Among the lines of data below, reproduce only those from the one with "const kippah = new THREE.Group();" through the one with "FLATTEST_BOW = 0.002", exactly as they stand, both ends included.

═══ Extracted entries

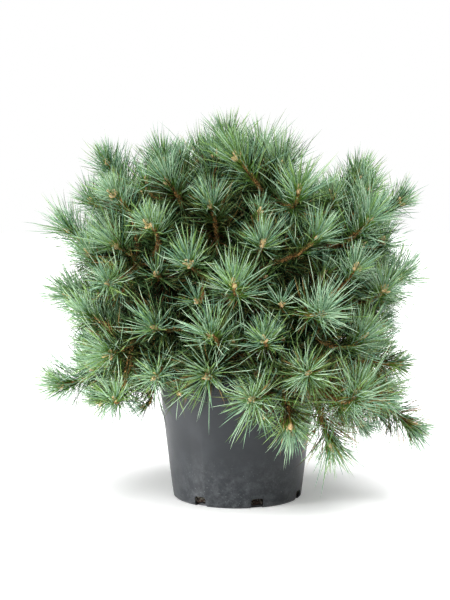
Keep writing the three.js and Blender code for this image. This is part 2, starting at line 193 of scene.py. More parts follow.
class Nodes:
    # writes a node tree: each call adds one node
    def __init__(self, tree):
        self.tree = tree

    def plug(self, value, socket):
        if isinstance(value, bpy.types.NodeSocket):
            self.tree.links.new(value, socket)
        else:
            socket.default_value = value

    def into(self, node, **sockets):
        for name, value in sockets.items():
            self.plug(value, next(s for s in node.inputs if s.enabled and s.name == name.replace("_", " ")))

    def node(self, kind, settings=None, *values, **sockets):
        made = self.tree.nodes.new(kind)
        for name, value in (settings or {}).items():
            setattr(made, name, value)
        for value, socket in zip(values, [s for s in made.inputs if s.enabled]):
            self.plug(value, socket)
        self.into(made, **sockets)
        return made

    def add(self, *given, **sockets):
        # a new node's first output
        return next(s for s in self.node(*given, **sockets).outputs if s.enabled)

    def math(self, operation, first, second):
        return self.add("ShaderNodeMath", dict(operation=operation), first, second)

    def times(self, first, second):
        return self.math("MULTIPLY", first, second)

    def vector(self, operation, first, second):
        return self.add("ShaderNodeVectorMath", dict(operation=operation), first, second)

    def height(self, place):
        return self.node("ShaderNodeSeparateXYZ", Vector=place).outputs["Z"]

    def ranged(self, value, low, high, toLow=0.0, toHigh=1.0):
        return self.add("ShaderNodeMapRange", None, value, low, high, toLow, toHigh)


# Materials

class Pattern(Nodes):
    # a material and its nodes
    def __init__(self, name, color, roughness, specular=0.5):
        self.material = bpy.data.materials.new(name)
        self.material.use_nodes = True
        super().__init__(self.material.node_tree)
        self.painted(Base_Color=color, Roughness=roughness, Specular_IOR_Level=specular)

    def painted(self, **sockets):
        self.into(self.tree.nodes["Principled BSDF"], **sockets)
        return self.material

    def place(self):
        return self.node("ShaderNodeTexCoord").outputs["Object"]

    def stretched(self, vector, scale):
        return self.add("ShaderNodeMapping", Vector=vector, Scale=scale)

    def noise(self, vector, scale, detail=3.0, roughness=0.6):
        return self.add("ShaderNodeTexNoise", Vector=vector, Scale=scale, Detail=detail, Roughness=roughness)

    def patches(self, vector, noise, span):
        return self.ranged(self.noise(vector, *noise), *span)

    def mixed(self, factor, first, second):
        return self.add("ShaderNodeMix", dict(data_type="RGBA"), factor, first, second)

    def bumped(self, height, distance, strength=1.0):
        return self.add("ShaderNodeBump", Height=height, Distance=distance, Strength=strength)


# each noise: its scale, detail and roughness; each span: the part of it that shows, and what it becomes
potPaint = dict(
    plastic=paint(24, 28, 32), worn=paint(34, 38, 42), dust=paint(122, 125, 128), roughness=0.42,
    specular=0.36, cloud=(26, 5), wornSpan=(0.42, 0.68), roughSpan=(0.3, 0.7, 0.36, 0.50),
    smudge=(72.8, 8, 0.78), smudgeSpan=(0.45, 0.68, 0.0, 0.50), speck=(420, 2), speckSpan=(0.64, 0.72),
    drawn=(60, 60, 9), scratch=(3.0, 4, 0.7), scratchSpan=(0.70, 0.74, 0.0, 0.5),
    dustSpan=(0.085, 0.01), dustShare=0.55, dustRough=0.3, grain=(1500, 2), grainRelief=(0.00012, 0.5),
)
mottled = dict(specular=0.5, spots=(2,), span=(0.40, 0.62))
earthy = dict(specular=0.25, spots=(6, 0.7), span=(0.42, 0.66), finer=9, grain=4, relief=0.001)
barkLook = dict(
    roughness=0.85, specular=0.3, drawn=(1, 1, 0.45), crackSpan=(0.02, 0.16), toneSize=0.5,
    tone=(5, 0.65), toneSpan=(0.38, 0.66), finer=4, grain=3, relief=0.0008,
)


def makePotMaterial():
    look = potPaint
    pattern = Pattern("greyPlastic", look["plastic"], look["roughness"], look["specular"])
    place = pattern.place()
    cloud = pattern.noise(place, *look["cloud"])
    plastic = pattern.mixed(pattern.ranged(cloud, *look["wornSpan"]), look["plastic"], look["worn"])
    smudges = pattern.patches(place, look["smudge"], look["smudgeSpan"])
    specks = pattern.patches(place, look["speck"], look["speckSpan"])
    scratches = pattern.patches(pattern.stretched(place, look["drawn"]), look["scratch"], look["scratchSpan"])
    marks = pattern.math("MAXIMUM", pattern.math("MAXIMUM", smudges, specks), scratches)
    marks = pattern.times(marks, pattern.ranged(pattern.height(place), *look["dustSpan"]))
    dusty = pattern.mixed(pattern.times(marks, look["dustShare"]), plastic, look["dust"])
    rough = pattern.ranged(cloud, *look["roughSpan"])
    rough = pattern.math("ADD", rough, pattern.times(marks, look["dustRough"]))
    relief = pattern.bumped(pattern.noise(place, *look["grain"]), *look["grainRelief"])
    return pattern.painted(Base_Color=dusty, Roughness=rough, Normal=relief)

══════
═══ Extracted entries

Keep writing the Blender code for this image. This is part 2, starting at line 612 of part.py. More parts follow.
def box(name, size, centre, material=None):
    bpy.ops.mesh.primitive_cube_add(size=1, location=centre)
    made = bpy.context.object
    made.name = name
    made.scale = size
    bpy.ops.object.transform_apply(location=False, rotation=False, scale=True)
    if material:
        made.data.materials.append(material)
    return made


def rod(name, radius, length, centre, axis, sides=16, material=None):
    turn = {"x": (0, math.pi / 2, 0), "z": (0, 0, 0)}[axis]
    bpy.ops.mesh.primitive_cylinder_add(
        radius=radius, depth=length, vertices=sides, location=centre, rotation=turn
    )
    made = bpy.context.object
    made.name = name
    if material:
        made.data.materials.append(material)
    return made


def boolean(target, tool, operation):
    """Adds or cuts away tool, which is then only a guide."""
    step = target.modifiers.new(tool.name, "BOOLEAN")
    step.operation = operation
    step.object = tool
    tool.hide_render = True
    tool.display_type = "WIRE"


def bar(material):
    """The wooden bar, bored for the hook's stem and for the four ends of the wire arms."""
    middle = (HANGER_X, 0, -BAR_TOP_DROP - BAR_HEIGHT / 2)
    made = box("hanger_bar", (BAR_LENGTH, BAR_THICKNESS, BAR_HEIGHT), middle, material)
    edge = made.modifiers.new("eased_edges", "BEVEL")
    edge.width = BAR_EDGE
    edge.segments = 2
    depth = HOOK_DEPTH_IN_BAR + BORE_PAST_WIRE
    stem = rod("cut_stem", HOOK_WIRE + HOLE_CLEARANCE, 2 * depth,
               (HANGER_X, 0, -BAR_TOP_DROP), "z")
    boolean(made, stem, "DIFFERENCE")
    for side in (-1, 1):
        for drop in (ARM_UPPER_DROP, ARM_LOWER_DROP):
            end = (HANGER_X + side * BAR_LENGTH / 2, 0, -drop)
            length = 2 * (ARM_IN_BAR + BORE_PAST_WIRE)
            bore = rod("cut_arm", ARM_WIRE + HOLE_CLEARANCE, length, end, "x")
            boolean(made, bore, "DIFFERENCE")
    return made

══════
═══ Extracted entries

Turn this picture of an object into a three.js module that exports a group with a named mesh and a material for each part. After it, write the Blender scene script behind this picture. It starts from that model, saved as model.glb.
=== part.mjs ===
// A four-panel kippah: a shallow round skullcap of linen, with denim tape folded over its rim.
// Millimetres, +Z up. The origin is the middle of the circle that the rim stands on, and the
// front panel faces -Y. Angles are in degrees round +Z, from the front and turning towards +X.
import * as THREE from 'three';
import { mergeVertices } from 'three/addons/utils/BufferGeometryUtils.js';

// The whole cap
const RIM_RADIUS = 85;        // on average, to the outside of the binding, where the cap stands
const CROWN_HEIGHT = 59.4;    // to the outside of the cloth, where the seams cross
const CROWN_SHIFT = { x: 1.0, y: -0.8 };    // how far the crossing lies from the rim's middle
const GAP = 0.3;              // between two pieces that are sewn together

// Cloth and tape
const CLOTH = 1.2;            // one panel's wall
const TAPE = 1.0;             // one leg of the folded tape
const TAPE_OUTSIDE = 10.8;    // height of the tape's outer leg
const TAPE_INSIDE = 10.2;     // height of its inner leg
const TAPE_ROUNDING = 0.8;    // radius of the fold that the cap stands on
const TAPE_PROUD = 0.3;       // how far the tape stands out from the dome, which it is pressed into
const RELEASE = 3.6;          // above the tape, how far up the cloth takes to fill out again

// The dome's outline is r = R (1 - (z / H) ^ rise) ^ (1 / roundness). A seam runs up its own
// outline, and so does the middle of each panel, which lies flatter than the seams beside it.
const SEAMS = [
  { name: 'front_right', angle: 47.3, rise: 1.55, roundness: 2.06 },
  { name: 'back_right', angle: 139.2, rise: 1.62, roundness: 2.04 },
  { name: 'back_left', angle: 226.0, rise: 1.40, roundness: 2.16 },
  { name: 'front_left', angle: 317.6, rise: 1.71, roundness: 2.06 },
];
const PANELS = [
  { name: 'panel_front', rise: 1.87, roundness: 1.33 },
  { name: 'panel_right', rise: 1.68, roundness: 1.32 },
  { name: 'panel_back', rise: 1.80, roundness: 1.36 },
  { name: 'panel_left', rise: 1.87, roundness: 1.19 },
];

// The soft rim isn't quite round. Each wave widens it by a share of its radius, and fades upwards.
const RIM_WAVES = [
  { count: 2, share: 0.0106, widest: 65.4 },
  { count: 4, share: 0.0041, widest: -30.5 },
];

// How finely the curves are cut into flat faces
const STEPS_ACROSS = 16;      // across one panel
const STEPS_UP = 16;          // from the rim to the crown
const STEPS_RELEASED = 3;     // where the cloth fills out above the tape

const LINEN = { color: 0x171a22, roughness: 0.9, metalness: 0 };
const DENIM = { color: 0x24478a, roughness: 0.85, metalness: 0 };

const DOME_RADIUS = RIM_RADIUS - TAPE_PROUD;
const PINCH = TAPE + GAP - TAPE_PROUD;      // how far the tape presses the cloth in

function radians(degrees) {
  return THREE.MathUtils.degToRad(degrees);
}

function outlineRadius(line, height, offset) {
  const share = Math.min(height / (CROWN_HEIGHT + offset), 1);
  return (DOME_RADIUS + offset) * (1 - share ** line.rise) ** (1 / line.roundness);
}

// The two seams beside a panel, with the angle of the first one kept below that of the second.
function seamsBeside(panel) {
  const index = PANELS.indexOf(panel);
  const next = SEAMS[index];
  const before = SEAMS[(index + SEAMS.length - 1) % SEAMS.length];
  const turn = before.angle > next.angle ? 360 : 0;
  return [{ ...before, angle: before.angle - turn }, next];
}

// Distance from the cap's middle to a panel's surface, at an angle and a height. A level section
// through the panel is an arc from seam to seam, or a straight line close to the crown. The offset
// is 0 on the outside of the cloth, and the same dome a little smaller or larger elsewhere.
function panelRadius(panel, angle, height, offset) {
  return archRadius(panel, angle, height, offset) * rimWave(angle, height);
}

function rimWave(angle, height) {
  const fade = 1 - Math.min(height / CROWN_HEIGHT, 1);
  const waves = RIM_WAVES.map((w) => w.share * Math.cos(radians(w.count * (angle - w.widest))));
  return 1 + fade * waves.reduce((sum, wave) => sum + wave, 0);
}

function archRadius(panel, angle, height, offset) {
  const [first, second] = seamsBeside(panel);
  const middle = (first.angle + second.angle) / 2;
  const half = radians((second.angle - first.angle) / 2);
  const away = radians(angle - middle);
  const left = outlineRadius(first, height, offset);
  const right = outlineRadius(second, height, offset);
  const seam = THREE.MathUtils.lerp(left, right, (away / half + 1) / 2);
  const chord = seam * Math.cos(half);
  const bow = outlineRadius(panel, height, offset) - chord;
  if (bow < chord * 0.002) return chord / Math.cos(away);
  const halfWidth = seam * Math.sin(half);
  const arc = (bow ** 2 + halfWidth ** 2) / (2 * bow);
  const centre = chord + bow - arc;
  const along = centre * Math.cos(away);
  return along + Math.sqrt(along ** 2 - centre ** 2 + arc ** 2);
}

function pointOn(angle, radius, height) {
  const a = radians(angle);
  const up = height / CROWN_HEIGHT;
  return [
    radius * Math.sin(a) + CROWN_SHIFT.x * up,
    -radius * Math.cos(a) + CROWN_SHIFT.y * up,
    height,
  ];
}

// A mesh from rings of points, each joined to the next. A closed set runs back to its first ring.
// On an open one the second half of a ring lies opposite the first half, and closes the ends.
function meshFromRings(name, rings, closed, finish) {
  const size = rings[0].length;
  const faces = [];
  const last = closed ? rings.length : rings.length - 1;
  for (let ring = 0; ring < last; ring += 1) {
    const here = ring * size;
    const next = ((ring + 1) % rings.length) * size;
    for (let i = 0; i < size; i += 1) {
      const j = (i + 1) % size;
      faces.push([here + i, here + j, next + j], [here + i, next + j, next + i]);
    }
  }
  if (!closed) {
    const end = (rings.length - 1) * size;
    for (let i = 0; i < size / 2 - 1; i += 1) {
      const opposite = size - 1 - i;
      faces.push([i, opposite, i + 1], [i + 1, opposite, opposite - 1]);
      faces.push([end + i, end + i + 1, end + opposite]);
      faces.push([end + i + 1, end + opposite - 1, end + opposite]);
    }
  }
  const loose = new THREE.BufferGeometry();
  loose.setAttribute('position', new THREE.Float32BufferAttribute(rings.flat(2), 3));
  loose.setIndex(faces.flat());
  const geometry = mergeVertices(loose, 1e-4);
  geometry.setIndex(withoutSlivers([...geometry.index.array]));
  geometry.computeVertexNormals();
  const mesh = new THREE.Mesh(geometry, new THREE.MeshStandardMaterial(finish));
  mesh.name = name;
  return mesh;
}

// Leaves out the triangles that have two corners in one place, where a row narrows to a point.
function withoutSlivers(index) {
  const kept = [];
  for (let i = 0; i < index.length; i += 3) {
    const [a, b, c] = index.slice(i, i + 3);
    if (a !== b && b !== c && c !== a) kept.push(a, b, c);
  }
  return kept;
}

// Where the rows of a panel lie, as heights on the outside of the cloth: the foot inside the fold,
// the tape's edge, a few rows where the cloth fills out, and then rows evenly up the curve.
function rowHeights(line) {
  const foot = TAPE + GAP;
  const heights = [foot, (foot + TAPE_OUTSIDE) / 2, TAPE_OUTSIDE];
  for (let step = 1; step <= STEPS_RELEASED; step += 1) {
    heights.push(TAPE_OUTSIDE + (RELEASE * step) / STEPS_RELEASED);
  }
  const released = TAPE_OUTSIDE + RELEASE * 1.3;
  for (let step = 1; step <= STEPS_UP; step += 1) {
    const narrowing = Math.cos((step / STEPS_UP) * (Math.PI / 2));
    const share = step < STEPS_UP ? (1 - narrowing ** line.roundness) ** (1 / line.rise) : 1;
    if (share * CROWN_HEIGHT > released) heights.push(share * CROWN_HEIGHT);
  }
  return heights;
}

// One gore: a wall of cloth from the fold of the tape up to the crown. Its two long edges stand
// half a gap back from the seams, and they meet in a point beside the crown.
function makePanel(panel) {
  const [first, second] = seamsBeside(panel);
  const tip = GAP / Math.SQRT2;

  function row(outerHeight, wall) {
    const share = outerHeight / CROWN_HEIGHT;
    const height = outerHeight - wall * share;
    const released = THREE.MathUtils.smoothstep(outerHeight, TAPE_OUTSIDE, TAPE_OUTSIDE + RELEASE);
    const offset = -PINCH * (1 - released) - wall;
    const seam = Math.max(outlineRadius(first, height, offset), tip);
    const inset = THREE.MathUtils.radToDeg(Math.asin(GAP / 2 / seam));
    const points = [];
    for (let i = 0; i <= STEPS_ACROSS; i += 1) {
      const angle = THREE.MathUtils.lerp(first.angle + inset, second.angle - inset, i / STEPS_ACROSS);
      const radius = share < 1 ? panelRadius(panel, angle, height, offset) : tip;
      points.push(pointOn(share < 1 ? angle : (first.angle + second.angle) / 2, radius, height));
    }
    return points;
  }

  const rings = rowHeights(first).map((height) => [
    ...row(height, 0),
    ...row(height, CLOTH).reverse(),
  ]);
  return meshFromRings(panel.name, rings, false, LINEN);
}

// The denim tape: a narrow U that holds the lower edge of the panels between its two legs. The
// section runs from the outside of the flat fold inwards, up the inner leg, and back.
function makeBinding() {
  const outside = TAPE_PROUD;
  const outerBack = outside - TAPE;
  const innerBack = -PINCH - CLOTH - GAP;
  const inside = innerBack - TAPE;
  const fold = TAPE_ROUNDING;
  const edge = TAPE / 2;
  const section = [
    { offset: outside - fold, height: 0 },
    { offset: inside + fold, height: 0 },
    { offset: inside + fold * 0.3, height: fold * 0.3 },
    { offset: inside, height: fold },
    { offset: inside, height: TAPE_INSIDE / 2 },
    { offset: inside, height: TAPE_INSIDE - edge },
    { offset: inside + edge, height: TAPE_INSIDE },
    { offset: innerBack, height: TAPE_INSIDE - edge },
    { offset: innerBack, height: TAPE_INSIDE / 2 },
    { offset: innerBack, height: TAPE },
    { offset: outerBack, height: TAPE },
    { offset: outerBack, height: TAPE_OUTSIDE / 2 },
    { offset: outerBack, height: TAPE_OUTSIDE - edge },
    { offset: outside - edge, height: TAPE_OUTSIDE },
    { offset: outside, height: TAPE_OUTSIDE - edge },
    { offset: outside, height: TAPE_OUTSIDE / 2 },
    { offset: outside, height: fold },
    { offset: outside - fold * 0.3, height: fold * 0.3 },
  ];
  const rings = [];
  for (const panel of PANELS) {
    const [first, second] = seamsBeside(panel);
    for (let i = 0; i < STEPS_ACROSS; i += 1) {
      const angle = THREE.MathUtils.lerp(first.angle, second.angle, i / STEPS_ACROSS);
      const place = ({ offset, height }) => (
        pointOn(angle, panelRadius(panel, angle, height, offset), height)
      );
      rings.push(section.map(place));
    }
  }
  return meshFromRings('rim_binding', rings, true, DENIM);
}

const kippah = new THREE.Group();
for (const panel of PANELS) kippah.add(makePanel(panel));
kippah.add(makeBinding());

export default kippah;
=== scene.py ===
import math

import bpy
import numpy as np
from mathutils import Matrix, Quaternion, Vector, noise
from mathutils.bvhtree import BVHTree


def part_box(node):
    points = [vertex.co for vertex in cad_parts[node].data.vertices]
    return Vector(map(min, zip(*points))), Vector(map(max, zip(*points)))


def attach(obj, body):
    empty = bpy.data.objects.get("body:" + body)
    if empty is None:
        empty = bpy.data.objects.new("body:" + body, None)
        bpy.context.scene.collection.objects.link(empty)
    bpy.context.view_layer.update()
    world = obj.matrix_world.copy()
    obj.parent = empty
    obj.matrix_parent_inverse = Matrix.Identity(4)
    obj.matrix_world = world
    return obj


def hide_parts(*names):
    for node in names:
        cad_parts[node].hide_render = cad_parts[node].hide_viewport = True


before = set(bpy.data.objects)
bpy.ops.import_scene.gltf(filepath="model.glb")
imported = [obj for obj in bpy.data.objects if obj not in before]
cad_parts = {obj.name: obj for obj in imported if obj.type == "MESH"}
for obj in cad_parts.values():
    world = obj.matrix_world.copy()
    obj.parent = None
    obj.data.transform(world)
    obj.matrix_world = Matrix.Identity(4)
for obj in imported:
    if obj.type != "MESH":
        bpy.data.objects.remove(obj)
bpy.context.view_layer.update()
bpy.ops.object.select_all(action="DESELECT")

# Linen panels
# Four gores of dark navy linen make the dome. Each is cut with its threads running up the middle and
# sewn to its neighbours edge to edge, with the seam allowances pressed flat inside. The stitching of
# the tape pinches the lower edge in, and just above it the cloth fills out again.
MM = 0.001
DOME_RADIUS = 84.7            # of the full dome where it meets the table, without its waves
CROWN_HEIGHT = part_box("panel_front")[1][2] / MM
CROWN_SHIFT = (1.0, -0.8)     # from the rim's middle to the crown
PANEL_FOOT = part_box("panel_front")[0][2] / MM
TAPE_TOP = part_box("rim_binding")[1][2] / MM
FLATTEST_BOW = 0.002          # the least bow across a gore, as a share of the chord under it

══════

* Written reply:
const kippah = new THREE.Group();
for (const panel of PANELS) kippah.add(makePanel(panel));
kippah.add(makeBinding());

export default kippah;
=== scene.py ===
import math

import bpy
import numpy as np
from mathutils import Matrix, Quaternion, Vector, noise
from mathutils.bvhtree import BVHTree


def part_box(node):
    points = [vertex.co for vertex in cad_parts[node].data.vertices]
    return Vector(map(min, zip(*points))), Vector(map(max, zip(*points)))


def attach(obj, body):
    empty = bpy.data.objects.get("body:" + body)
    if empty is None:
        empty = bpy.data.objects.new("body:" + body, None)
        bpy.context.scene.collection.objects.link(empty)
    bpy.context.view_layer.update()
    world = obj.matrix_world.copy()
    obj.parent = empty
    obj.matrix_parent_inverse = Matrix.Identity(4)
    obj.matrix_world = world
    return obj


def hide_parts(*names):
    for node in names:
        cad_parts[node].hide_render = cad_parts[node].hide_viewport = True


before = set(bpy.data.objects)
bpy.ops.import_scene.gltf(filepath="model.glb")
imported = [obj for obj in bpy.data.objects if obj not in before]
cad_parts = {obj.name: obj for obj in imported if obj.type == "MESH"}
for obj in cad_parts.values():
    world = obj.matrix_world.copy()
    obj.parent = None
    obj.data.transform(world)
    obj.matrix_world = Matrix.Identity(4)
for obj in imported:
    if obj.type != "MESH":
        bpy.data.objects.remove(obj)
bpy.context.view_layer.update()
bpy.ops.object.select_all(action="DESELECT")

# Linen panels
# Four gores of dark navy linen make the dome. Each is cut with its threads running up the middle and
# sewn to its neighbours edge to edge, with the seam allowances pressed flat inside. The stitching of
# the tape pinches the lower edge in, and just above it the cloth fills out again.
MM = 0.001
DOME_RADIUS = 84.7            # of the full dome where it meets the table, without its waves
CROWN_HEIGHT = part_box("panel_front")[1][2] / MM
CROWN_SHIFT = (1.0, -0.8)     # from the rim's middle to the crown
PANEL_FOOT = part_box("panel_front")[0][2] / MM
TAPE_TOP = part_box("rim_binding")[1][2] / MM
FLATTEST_BOW = 0.002          # the least bow across a gore, as a share of the chord under it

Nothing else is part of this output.